COLLECTED DATA:
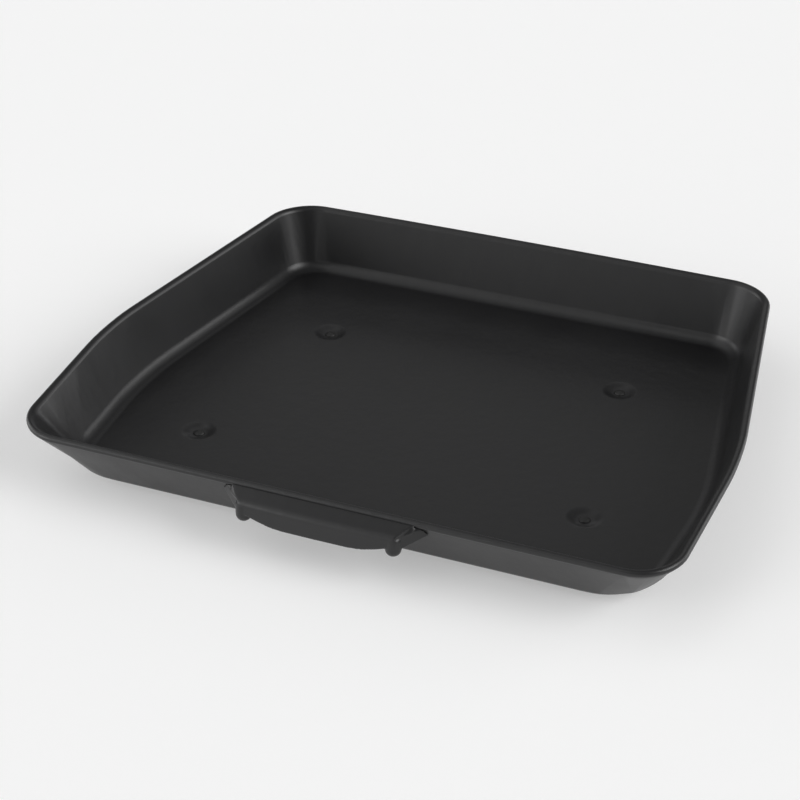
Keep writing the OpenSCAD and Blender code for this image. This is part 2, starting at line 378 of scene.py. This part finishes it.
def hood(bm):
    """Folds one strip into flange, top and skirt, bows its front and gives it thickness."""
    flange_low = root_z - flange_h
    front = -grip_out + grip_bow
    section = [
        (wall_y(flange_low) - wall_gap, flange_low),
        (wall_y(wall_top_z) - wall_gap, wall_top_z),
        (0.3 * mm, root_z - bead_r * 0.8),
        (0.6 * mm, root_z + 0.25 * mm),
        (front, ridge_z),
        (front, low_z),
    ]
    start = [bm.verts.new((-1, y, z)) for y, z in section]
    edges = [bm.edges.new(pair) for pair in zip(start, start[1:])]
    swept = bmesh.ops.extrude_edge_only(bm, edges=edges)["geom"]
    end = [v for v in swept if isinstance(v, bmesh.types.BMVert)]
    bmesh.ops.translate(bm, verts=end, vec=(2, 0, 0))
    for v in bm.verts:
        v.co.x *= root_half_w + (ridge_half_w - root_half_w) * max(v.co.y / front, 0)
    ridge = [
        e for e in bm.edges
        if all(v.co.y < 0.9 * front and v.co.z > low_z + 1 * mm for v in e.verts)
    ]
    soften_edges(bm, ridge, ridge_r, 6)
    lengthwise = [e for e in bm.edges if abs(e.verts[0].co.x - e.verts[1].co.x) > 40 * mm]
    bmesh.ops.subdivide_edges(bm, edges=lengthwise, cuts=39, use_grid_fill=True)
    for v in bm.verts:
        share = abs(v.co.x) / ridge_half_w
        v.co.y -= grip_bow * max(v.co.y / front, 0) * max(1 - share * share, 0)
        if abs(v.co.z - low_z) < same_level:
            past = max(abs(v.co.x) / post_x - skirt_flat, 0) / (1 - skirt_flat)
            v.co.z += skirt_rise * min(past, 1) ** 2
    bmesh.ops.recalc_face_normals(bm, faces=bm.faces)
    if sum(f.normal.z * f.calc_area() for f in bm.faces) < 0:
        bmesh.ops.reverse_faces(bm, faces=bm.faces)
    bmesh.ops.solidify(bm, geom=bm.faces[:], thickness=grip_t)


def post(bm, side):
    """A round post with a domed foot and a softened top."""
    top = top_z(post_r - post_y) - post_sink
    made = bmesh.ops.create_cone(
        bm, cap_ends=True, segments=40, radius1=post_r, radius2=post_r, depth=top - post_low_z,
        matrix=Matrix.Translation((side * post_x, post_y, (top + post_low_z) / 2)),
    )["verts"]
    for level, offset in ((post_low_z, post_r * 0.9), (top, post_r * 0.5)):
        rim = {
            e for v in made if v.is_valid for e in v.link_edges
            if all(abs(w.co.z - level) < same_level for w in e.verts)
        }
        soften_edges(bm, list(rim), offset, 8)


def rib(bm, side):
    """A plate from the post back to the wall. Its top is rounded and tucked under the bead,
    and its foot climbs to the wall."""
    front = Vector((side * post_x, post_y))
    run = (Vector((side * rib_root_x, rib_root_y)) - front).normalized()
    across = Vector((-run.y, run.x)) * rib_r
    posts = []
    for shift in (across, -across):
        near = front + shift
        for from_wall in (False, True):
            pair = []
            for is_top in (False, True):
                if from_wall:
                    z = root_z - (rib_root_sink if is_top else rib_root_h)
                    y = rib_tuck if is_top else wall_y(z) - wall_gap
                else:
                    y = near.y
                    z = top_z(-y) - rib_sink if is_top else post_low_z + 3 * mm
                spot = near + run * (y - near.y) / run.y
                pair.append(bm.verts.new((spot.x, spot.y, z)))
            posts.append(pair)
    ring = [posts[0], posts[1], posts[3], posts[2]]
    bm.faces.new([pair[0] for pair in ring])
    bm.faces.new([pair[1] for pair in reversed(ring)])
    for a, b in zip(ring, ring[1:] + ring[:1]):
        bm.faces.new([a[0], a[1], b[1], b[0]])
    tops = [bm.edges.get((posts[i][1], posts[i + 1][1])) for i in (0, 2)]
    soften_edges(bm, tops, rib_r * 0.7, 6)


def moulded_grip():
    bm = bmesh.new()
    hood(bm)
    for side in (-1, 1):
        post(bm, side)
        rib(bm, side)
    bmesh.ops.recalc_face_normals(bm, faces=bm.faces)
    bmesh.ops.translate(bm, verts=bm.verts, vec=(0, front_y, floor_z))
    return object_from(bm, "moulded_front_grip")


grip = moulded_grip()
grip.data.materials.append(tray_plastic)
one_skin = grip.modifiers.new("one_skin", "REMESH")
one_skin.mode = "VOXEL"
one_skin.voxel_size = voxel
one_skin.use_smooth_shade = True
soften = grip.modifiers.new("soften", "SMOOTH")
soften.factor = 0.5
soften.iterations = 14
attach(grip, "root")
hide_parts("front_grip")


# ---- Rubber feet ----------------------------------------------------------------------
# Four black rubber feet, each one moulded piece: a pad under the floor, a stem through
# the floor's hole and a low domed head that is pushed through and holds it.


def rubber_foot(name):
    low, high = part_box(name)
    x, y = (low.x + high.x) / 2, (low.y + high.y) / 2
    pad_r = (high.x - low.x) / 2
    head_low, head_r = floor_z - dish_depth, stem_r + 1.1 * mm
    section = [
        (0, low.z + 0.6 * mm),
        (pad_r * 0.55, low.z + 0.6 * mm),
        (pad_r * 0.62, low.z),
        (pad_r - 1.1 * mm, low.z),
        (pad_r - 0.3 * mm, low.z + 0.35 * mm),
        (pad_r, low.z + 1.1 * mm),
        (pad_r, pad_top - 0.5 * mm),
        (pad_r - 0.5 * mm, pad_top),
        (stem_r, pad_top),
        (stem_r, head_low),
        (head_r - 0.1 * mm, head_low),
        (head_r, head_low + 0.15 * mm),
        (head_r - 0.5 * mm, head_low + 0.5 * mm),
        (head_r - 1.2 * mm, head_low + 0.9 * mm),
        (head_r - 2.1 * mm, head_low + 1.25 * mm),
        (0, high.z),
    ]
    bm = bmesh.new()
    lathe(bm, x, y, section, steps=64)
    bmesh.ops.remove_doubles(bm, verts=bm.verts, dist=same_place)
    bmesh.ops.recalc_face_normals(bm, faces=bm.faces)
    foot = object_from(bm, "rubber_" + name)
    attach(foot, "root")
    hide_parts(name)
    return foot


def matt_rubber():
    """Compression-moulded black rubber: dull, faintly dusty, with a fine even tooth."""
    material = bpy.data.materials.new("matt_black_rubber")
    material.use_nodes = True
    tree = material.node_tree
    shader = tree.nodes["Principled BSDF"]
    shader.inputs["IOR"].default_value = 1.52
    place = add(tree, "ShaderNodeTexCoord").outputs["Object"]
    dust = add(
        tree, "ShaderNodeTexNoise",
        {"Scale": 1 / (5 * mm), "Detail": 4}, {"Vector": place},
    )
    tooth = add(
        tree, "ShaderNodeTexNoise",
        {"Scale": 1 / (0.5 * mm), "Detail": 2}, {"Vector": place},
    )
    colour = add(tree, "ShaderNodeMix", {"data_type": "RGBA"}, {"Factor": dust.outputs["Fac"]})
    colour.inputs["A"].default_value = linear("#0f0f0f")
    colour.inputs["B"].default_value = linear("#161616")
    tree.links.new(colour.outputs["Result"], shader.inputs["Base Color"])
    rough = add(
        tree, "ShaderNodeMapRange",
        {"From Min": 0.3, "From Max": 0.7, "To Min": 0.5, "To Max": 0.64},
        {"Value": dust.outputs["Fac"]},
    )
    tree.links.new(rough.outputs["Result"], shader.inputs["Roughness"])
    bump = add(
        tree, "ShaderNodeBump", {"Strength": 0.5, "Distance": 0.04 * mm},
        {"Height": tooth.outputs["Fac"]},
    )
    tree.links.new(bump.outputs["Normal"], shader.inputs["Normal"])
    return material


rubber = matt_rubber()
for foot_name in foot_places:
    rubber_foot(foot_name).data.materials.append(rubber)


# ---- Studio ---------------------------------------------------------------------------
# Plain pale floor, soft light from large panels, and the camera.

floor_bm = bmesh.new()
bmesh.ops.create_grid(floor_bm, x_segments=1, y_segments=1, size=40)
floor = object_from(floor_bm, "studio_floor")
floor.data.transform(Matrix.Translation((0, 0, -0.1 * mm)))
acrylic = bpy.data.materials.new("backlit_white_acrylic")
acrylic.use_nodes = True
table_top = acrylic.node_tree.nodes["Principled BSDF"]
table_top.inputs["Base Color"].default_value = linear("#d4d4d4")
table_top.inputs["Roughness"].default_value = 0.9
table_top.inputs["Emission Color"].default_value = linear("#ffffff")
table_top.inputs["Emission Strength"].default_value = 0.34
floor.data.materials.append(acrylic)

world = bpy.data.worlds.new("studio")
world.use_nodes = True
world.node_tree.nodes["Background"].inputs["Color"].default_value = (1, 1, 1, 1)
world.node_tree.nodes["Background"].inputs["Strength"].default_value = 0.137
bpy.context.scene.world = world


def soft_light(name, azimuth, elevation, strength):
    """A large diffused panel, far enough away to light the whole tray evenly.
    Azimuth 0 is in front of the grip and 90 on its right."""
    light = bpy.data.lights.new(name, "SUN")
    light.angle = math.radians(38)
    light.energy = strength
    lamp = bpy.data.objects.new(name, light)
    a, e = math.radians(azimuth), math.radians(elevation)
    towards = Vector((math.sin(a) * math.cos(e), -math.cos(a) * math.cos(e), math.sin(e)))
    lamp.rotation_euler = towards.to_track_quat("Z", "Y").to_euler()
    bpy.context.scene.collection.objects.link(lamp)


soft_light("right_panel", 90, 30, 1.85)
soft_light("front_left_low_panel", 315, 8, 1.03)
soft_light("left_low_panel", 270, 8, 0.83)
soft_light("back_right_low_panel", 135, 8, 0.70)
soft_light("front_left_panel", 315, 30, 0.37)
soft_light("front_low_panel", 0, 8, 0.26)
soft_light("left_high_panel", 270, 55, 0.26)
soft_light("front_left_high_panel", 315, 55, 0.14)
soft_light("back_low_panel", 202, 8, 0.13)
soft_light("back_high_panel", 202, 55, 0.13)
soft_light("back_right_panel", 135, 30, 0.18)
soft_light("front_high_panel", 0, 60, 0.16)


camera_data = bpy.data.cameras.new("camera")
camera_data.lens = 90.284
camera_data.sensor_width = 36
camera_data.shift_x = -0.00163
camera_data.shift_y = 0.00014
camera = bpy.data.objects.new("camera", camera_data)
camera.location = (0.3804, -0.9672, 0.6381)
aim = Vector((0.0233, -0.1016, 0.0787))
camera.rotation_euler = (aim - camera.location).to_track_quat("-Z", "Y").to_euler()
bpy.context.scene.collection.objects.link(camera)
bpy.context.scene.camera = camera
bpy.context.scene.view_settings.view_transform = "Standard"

WHAT THE TASK REQUIRES: Count up every line above that has the word "scene" in it; answer with the number alone.

WRITTEN REPLY: 6